The good news for me personally was my honest desire to learn about God. This became the somewhat hidden (X) factor that I did not count on. Since God reads the heart and knows us through that medium, there are certain things that are out of our hands and into the hands of God alone. God is not trying to hide from those who want to know Him. All we need to do is to honestly desire Him and then He will not deny you without just cause. Having an intimate personal relationship with our Creator is the very reason we were created so, desiring God completes His circle of life.
Even though we might be able to lie to ourselves, as was the case for me when I called myself a Christian but did not originally feel certain about my calling, God knew back then what was in my heart. He knew the doubt that I felt as well as the confusion doubt caused in my getting to know Him.

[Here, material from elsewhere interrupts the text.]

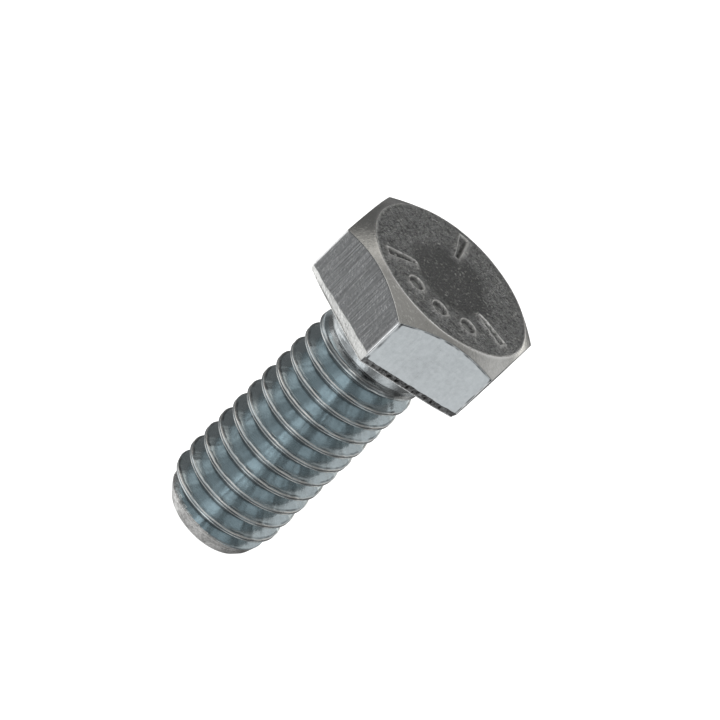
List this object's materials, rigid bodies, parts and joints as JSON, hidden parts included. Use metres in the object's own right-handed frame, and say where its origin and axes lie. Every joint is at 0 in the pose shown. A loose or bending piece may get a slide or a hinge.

He also knew a day would come when my heart would become ripened enough to receive wisdom directly from the Spirit. So, with divine knowledge a seed was planted and over time it was watered, nourished and now the seed has developed into a plant that is capable of producing fruit. Even though I can attest to this happening to me I do not fully know the players that caused this to happen. I believe that it was this invisible God along with His earthly and heavenly angels that caused all things to happen, in accordance to His plan for me. I simply learned to get out of His way so He could complete the work that was started in me, from my very beginning.
God has done things for me that confirmed my belief in Him and gave me the path that I am to follow. My faith has been deepened so you might say that my religiosity has been strengthened. I share my testimony freely because I know there are others who struggle with this thing called faith. I only encourage them to give themselves a chance by honestly opening their heart to give God a chance to prove or disprove Himself. If you are honest with yourself the answer cannot be avoided. God does not ignore such a request. This is my Theory of Religiosity. Selah!